◆ THE TASK
Print the first line of the material below and each line after it, exactly as written, ending with the line that contains "# into the lower".
※
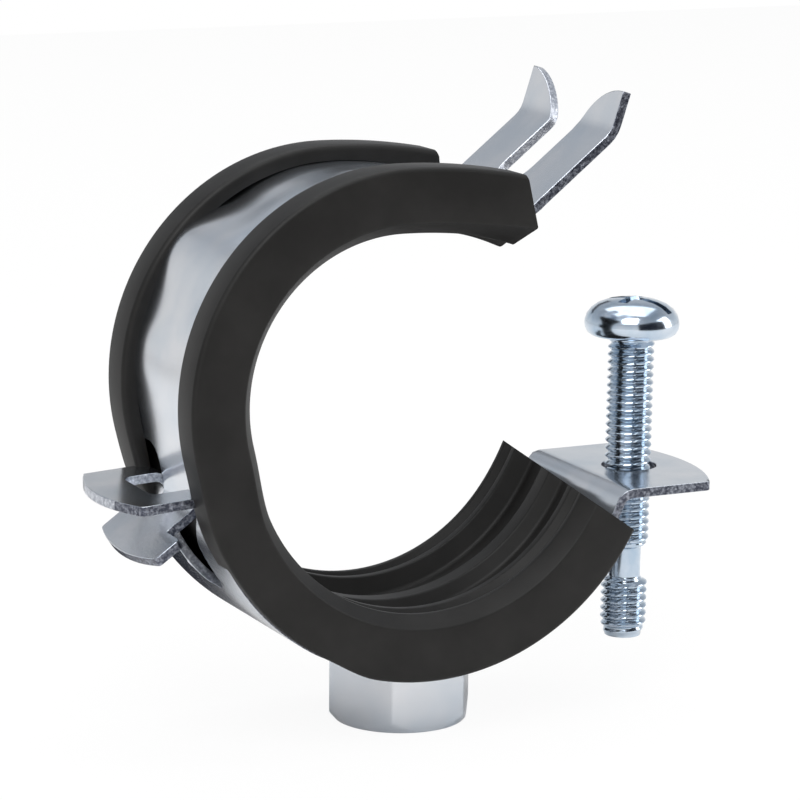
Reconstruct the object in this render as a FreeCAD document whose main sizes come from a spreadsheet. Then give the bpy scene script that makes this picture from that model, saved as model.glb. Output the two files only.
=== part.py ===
import FreeCAD, Part
import math
import os
import Sketcher
from FreeCAD import Placement, Rotation, Vector

# Rubber lined pipe clamp in two halves. X is across the pipe, Y is along it and Z is up.
# The origin is on the pipe's axis, in the middle of the clamp's width. All lengths are in
# millimetres and all angles in degrees. The upper half is drawn as it stands open, hooked
# into the lower half at the left, with its fork raised over the clamping screw at the right.

SIZES = {
    # Sheet metal of both halves
    "band_width": 24.6,
    "band_thickness": 1.2,
    "bend_radius": 1.6,
    # Rubber liner, from the pipe outwards
    "seat_radius": 22.9,
    "liner_height": 4.9,
    "floor_thickness": 2.3,
    "centre_rib_drop": 0.7,
    "centre_rib_width": 2.4,
    "side_rib_place": 8.3,
    "side_rib_width": 1.0,
    "lip_place": 11.3,
    "lip_width": 0.6,
    "lip_groove_depth": 1.6,
    "lip_bevel": 1.5,
    "rim_wall": 1.5,
    "rim_rise": 2.0,
    # Room left for a pipe beside the open upper half
    "pipe_room": 0.2,
    # Where the liner is parted at the hinge, and the room round the ear and the neck
    "hinge_gap": 2.4,
    "upper_gap_slope": 3.0,
    "lower_gap_slope": 10.0,
    "hinge_outset": 0.5,
    "hinge_depth": 0.7,
    "ear_room_side": 0.55,
    "ear_room_above": 2.1,
    "ear_room_below": 3.2,
    "neck_room_inner": 1.6,
    "neck_room_below": 1.6,
    # Lower half
    "hinge_ear_top": -6.3,
    "hinge_ear_width": 19.5,
    "hinge_ear_length": 7.6,
    "hinge_ear_arch": 2.2,
    "neck_play": 0.1,
    "window_reach": 4.4,
    "window_drop": 8.7,
    "screw_ear_top": -9.85,
    "screw_ear_spread": 0.2,
    "screw_ear_arch": 3.2,
    "screw_hole_radius": 3.5,
    "screw_hole_wall": 7.8,
    # Upper half
    "wrap_tightness": 3.25,
    "wrap_past_hinge": 0.15,
    "wrap_rise": 11.13,
    "neck_lean": 10.0,
    "neck_length": 8.86,
    "neck_width": 9.6,
    "shoulder_rise": 3.6,
    "shoulder_round": 2.6,
    "hook_slope": 35.0,
    "hook_width": 17.8,
    "hook_shank": 4.8,
    "hook_side": 3.7,
    "hook_arch": 1.4,
    "crown_turn": 98.0,
    "saddle_radius": 36.4,
    "saddle_turn": 27.3,
    "fork_rise": 38.5,
    "fork_length": 13.1,
    "fork_tip_rise": 72.0,
    "fork_tip_length": 5.3,
    "fork_slot_width": 7.4,
    "fork_slot_depth": 2.2,
    "fork_tip_flat": 0.8,
    "fork_tip_swell": 1.2,
    "flat_liner_radius": 71.0,
    "upper_liner_wrap": 125.0,
    "upper_liner_flat": 16.0,
    "upper_end_reach": 15.3,
    "upper_end_lean": 12.5,
    "lower_end_angle": 28.5,
    "lower_end_lean": 10.5,
    # Connection nut under the lower half
    "nut_flats": 16.7,
    "nut_room": 0.25,
    "nut_shift": 1.7,
    "nut_foot": -39.0,
    "nut_chamfer": 0.3,
    "nut_chamfer_angle": 48.0,
    "nut_bore_radius": 4.25,
    "nut_relief_width": 0.65,
    "nut_relief_depth": 1.2,
    # Clamping screw
    "screw_radius": 2.95,
    "head_radius": 6.0,
    "head_height": 4.7,
    "head_foot": 7.0,
    "head_side": 2.2,
    "head_crown": 3.7,
    "head_shoulder": 5.25,
    "head_shoulder_drop": 1.0,
    "thread_foot": -20.4,
    "waist_radius": 2.05,
    "waist_length": 3.9,
    "tip_foot": -32.0,
    "tip_taper": 1.8,
    "tip_radius": 2.3,
    "drive_width": 1.3,
    "drive_length": 6.6,
    "drive_depth": 2.4,
    "drive_turn": -56.0,
    "slot_depth": 1.3,
}

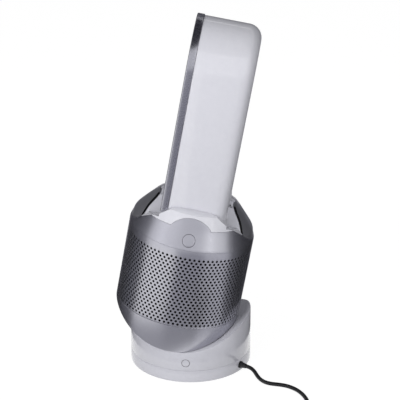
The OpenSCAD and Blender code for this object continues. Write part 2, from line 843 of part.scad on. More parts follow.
※
◆ RESULT
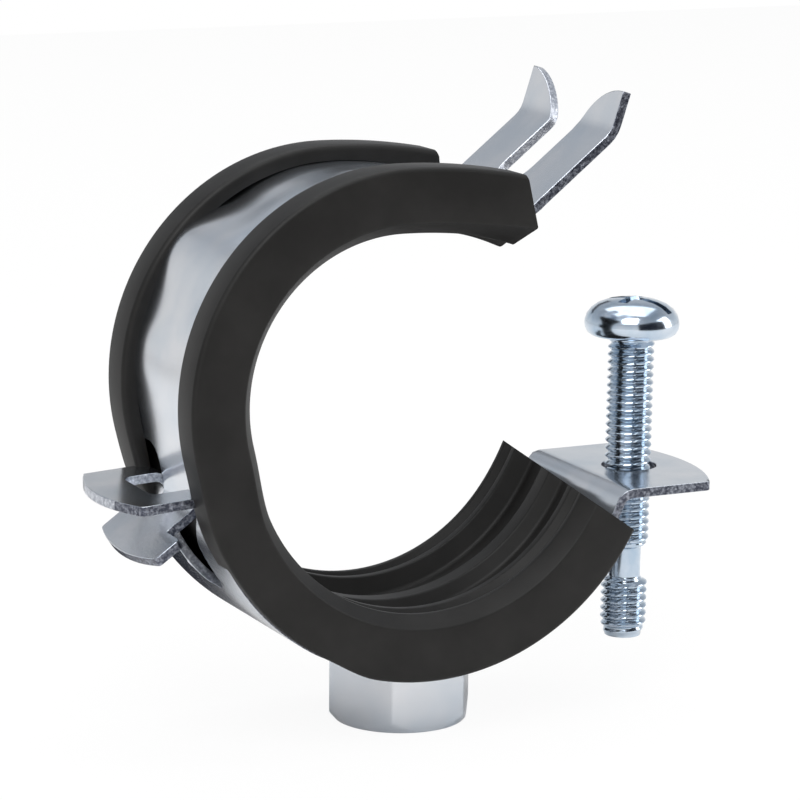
Reconstruct the object in this render as a FreeCAD document whose main sizes come from a spreadsheet. Then give the bpy scene script that makes this picture from that model, saved as model.glb. Output the two files only.
=== part.py ===
import FreeCAD, Part
import math
import os
import Sketcher
from FreeCAD import Placement, Rotation, Vector

# Rubber lined pipe clamp in two halves. X is across the pipe, Y is along it and Z is up.
# The origin is on the pipe's axis, in the middle of the clamp's width. All lengths are in
# millimetres and all angles in degrees. The upper half is drawn as it stands open, hooked
# into the lower half at the left, with its fork raised over the clamping screw at the right.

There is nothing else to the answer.